The intent of the Legislature and the purpose of the legislation are both obvious in V.S.1947, § 6393. The intent is to regulate the taking of trout and salmon and the purpose is to protect them from being taken except at certain lengths, in certain amount, and at certain times. State v. Waite, 105 Vt. 265, 268, 166 A. 4. The language used is plain. The prohibitions of § 6393 are relaxed in certain instances and for certain named bodies of water by specific language in numerous sections of V.S.1947, and also in No. 157 of the Acts of 1949. For example, V.S.1947, § 6426 expressly provides that a portion of Lake Dunmore shall be considered as not inhabited by fish mentioned in § 6393; V.S.1947, § 6471 and No. 157 of the Acts of 1949 permit the taking of fish in Lake St. Catherine and Eligo Pond during the respective open seasons therefor, notwithstanding subdivision IX of Sec. 6393. But the acts of the respondent complained of do not come within any of the provided exceptions. Whether he was guilty of attempting to take trout and whether he was guilty of fishing in water inhabited by brook trout as charged should have been submitted to the jury as the evidence stood at the time of the motion for a directed verdict.
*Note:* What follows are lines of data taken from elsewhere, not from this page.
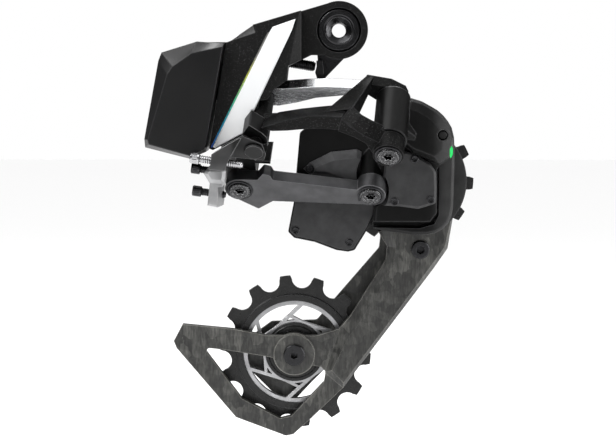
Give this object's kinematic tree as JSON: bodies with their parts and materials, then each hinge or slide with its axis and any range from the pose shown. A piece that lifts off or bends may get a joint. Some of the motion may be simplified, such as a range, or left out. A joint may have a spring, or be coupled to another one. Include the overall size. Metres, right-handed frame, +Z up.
{
  "type": "rear bicycle derailleur",
  "caption": "Electronic rear derailleur with a slanted parallelogram, battery on the mounting knuckle, motor in the moving knuckle and a sprung cage with toothed pulleys.",
  "frame": {"origin": "on the mounting bolt axis at the hanger face", "axes": "+X forward along the bicycle, +Y inboard towards the wheel along the mounting bolt, +Z up"},
  "size_m": [0.123, 0.0629, 0.1659],
  "materials": {
    "knuckle_black": "forged, fine sparkling black coat",
    "battery_black": "smooth satin black",
    "silver_stripe": "polished",
    "grey_anodised": "satin dark grey anodised",
    "link_grey": "satin grey",
    "polished_alloy": "polished",
    "steel": "bright",
    "dark_steel": "blackened",
    "spring_steel": "bright",
    "housing_black": "satin black composite",
    "cover_grey": "fine matt dark grey",
    "carbon": "moulded chopped carbon fibre",
    "pulley_black": "satin black",
    "carrier_alloy": "bead blasted",
    "rubber_seal": "matt",
    "light_green": "clear green lens",
    "board": "solder mask",
    "bronze": "plain bearing",
    "gold": "plated contacts"
  },
  "bodies": {
    "hanger_side": {"mount_bolt": "dark_steel", "b_washer": "dark_steel"},
    "knuckle": {"b_knuckle": "knuckle_black", "bolt_oring": "rubber_seal", "stripe_plate": "silver_stripe", "link_bracket": "grey_anodised", "battery_pack": "battery_black", "contact_block": "housing_black", "contact_pins": "gold", "latch_pin": "steel", "upper_rear_pin": "grey_anodised", "lower_rear_pin": "steel"},
    "b_screw": {"b_screw": "steel"},
    "upper_limit_screw": {"upper_limit_screw": "steel"},
    "middle_limit_screw": {"middle_limit_screw": "dark_steel"},
    "lower_limit_screw": {"lower_limit_screw": "dark_steel"},
    "battery_latch": {"battery_latch": "housing_black"},
    "upper_link": {"upper_link": "knuckle_black", "upper_link_rear": "polished_alloy", "upper_link_bushes": "bronze"},
    "lower_link": {"lower_link": "link_grey", "lower_link_bushes": "bronze"},
    "moving_knuckle": {"p_knuckle": "housing_black", "gear_cover": "cover_grey", "motor_cover": "cover_grey", "motor_cap": "cover_grey", "cover_screws": "dark_steel", "upper_front_pin": "steel", "lower_front_pin": "steel", "status_light": "light_green", "motor": "steel", "motor_worm": "bronze", "drive_gears": "steel", "gear_shafts": "steel", "circuit_board": "board", "cage_bush": "bronze", "cage_spring": "spring_steel"},
    "function_button": {"function_button": "rubber_seal"},
    "cage": {"cage_outer_plate": "carbon", "cage_inner_plate": "carbon", "cage_axle": "dark_steel", "axle_cap": "dark_steel", "cage_stop_screw": "dark_steel", "lower_pulley_bolt": "dark_steel", "upper_pulley_bolt": "dark_steel", "upper_bearing_sleeve": "steel", "lower_bearing_sleeve": "steel"},
    "lower_pulley": {"lower_pulley_teeth": "pulley_black", "lower_pulley_carrier": "carrier_alloy", "lower_pulley_hub": "pulley_black", "lower_bearing_race": "steel", "lower_bearing_balls": "steel"},
    "upper_pulley": {"upper_pulley_teeth": "pulley_black", "upper_pulley_carrier": "carrier_alloy", "upper_pulley_hub": "pulley_black", "upper_bearing_race": "steel", "upper_bearing_balls": "steel"}
  },
  "joints": [
    {"name": "b_pivot", "type": "hinge", "parent": "hanger_side", "child": "knuckle", "pos_m": [0, 0, 0], "axis": [0, 1, 0], "range_deg": [0, 35]},
    {"name": "b_adjust", "type": "slide", "parent": "knuckle", "child": "b_screw", "axis": [0.9859, 0, -0.1674], "range_m": [-0.003, 0]},
    {"name": "upper_limit", "type": "slide", "parent": "knuckle", "child": "upper_limit_screw", "axis": [0.9903, 0, -0.1386], "range_m": [-0.002, 0.001]},
    {"name": "middle_limit", "type": "slide", "parent": "knuckle", "child": "middle_limit_screw", "axis": [0.9903, 0, -0.1386], "range_m": [-0.002, 0.0005]},
    {"name": "lower_limit", "type": "slide", "parent": "knuckle", "child": "lower_limit_screw", "axis": [0.9903, 0, -0.1386], "range_m": [-0.002, 0]},
    {"name": "latch_pivot", "type": "hinge", "parent": "knuckle", "child": "battery_latch", "pos_m": [-0.0392, -0.015, -0.0064], "axis": [0, 1, 0], "range_deg": [0, 60]},
    {"name": "shift", "type": "hinge", "parent": "knuckle", "child": "upper_link", "pos_m": [-0.0308, -0.03, -0.0437], "axis": [0.0872, 0.7044, 0.7044], "range_deg": [0, 60]},
    {"name": "upper_front_pivot", "type": "hinge", "parent": "upper_link", "child": "moving_knuckle", "pos_m": [0.01768, -0.03429, -0.04541], "axis": [0.0872, 0.7044, 0.7044], "range_deg": [-60, 0]},
    {"name": "lower_rear_pivot", "type": "hinge", "parent": "knuckle", "child": "lower_link", "pos_m": [-0.03675, -0.01391, -0.05906], "axis": [0.0872, 0.7044, 0.7044], "range_deg": [0, 60]},
    {"name": "cage_pivot", "type": "hinge", "parent": "moving_knuckle", "child": "cage", "pos_m": [0.0263, 0.005, -0.0565], "axis": [0, -1, 0], "range_deg": [0, 105], "stiffness_Nm_per_rad": 0.35, "springref_deg": -51.57},
    {"name": "upper_pulley_spin", "type": "hinge", "parent": "cage", "child": "upper_pulley", "pos_m": [0.0263, 0.012, -0.0565], "axis": [0, 1, 0], "continuous": true},
    {"name": "lower_pulley_spin", "type": "hinge", "parent": "cage", "child": "lower_pulley", "pos_m": [-0.0169, 0.012, -0.1235], "axis": [0, 1, 0], "continuous": true},
    {"name": "button_press", "type": "slide", "parent": "moving_knuckle", "child": "function_button", "axis": [0, 1, 0], "range_m": [0, 0.0005], "stiffness_N_per_m": 1500, "springref_m": -0.0004}
  ],
  "couplings": [
    {"joint": "upper_front_pivot", "follows": "shift", "ratio": -1},
    {"joint": "lower_rear_pivot", "follows": "shift", "ratio": 1}
  ]
}
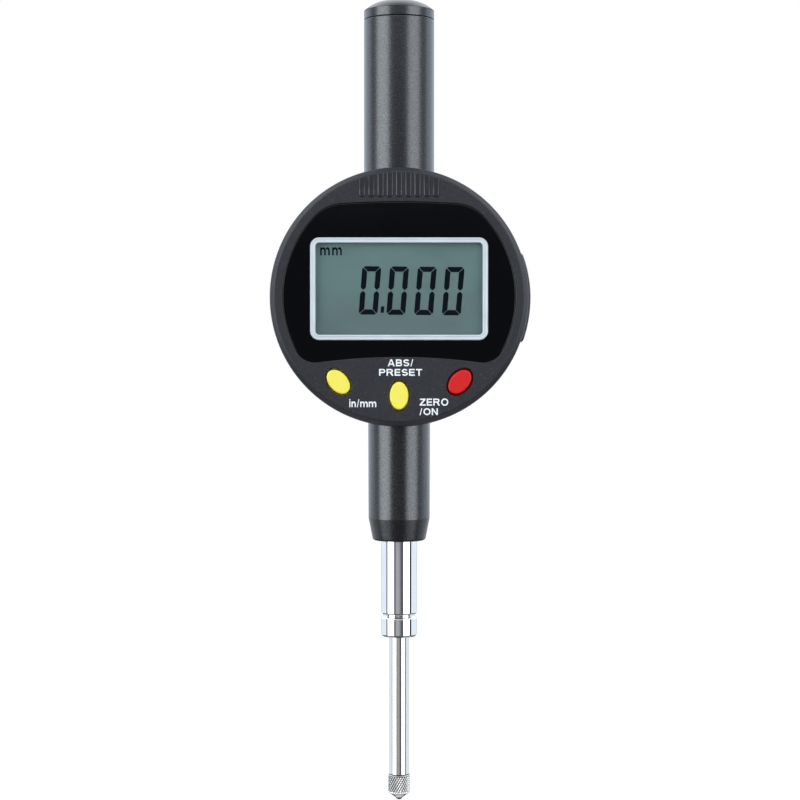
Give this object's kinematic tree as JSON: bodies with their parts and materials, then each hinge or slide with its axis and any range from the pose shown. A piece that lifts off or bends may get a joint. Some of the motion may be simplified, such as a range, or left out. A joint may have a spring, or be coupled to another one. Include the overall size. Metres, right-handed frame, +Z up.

Considerable evidence was introduced during the trial concerning notices posted around Black Pond and referring to Order *671 No. 11 of the State Fish and Game Commission limiting a day's catch from the waters of Black Pond to ten brook trout. Reference was also made to that order and the posted notices both in oral argument and the briefs on both sides. We do not consider it important except as evidence tending to show that the respondent knew Black Pond was inhabited by brook trout. The case was passed to this Court pursuant to the provisions of V.S.1947, § 2456 before final judgment so the order granting the respondent's motion for a directed verdict of not guilty is reversed and the cause remanded.